- The exercise -
Restate the opening lines of the material below word for word, stopping after the line that contains "from mathutils import Matrix, Vector".

- Dataset extract -
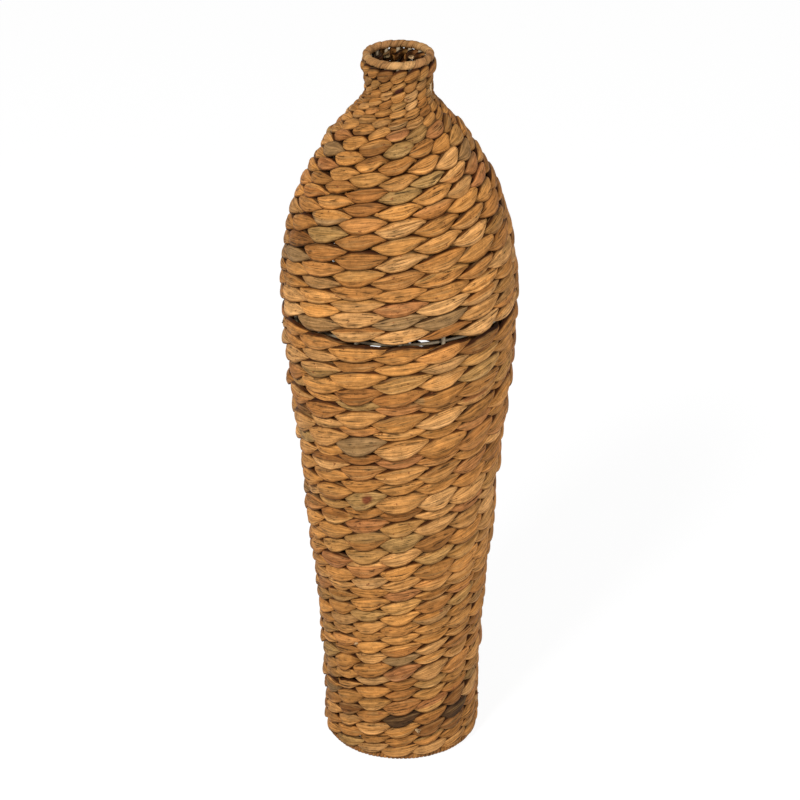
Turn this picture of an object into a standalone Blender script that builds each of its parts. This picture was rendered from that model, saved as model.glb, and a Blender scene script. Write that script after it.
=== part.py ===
"""Tall floor vase, twined from dried plant stem on a welded wire frame.

The frame is sixteen upright stakes, welded to a hoop inside them at the waist, to a hoop
at the foot and to two wires that cross above it.
Each row of the weave is a pair of stems that swap places between every two stakes,
so it shows one slanted lens of stem over each stake. A flat strip is wound round
the rim hoop, and a narrow binding covers the foot hoop, on which the vase stands.
A band at the waist is left open, where the stakes and the waist hoop show.

Metres, +Z up, origin at the centre of the foot on the floor, the front is -Y.
"""

import math

import bmesh
import bpy
import numpy as np
from mathutils import Matrix, Vector

# Outline of the frame: the vase's height and the radii of the circle through the stakes' centres
VASE_HEIGHT = 0.8001
RIM_RADIUS = 0.0325
NECK_RADIUS = 0.0282
BELLY_RADIUS = 0.1164
FOOT_RADIUS = 0.0788

# Where the waist hoop, the belly and the neck lie, as shares of the height
WAIST_SHARE = 0.6543
BELLY_SHARE = 0.6812
NECK_SHARE = 0.9624

# How the flank swells from foot to belly, and how the shoulder draws in from belly to neck:
# each point is a share of the height between the two and a share of the change in radius
FLANK_SHARES = (
    (0.055, -0.05), (0.16, -0.02), (0.30, 0.13), (0.43, 0.28), (0.60, 0.49), (0.80, 0.81), (0.95, 0.99),
)
SHOULDER_SHARES = ((0.25, 0.08), (0.43, 0.21), (0.67, 0.52), (0.85, 0.86), (0.925, 0.99))

# Wires
STAKES = 16
STAKE_DIAMETER = 0.0045
HOOP_DIAMETER = 0.0035
CROSS_WIRES = 2
WELD_SINK = 0.2  # how far the weld has sunk the waist hoop into a stake, as a share of both radii

# Weave: heights of the rows as the hand left them, in millimetres, from top to bottom;
# the weaver packs them until they fill the frame, so only their proportions count
UPPER_ROWS = (11.5, 11, 11.5, 11, 10, 11, 14, 17, 17, 15, 15, 16, 17, 18, 18.5, 17, 15, 14, 16, 16)
LOWER_ROWS = (
    14.5, 14, 18, 17.5, 11, 19, 12, 21, 14, 17.5, 16, 20.5, 13, 18, 20, 17.5, 18.5,
    16, 13, 15, 15, 14.5, 13, 14, 13, 19, 13.5, 13.5, 17, 15.5, 15, 12, 12,
)
STEM_FLATNESS = 0.42  # thickness of a stem as a share of its row's height
LENS_EDGE = 0.24  # rounded edge of a lens as a share of its row's height
LENS_SLANT = 0.16  # slant of a lens as a share of the distance between stakes
SEAT_SLOPE = math.radians(18.0)  # slope of the shallow vee in which a row grips a stake
WAIST_OPENING = 0.0040  # open band above the waist hoop
RIM_SPACE = 0.0015  # open slit between the rim wrap and the top row
UPPER_ROWS_PER_STRETCH = 1  # rows on one straight stretch of a stake
LOWER_ROWS_PER_STRETCH = 3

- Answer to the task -
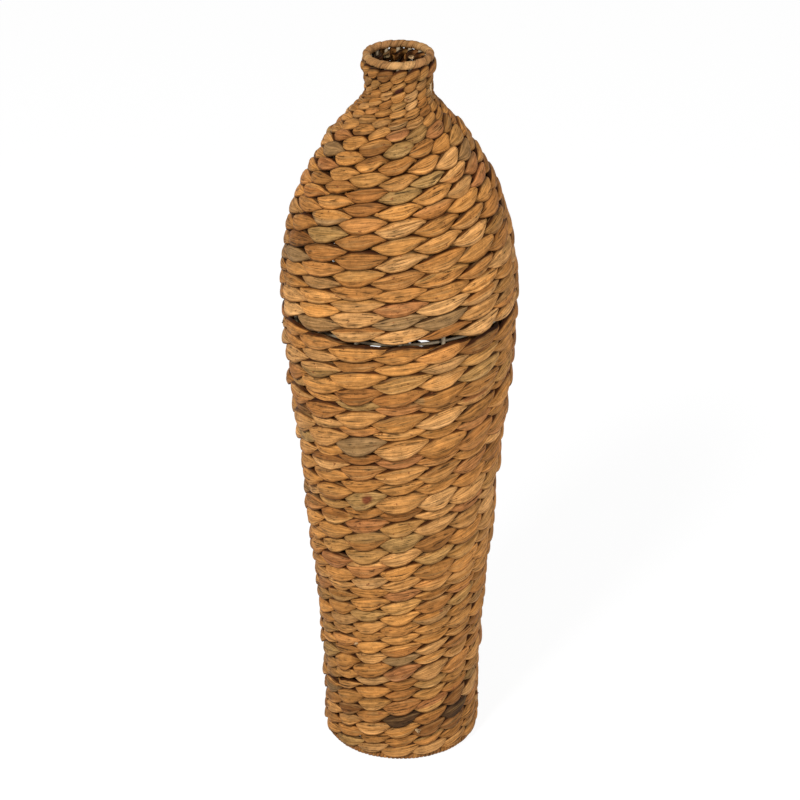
Turn this picture of an object into a standalone Blender script that builds each of its parts. This picture was rendered from that model, saved as model.glb, and a Blender scene script. Write that script after it.
=== part.py ===
"""Tall floor vase, twined from dried plant stem on a welded wire frame.

The frame is sixteen upright stakes, welded to a hoop inside them at the waist, to a hoop
at the foot and to two wires that cross above it.
Each row of the weave is a pair of stems that swap places between every two stakes,
so it shows one slanted lens of stem over each stake. A flat strip is wound round
the rim hoop, and a narrow binding covers the foot hoop, on which the vase stands.
A band at the waist is left open, where the stakes and the waist hoop show.

Metres, +Z up, origin at the centre of the foot on the floor, the front is -Y.
"""

import math

import bmesh
import bpy
import numpy as np
from mathutils import Matrix, Vector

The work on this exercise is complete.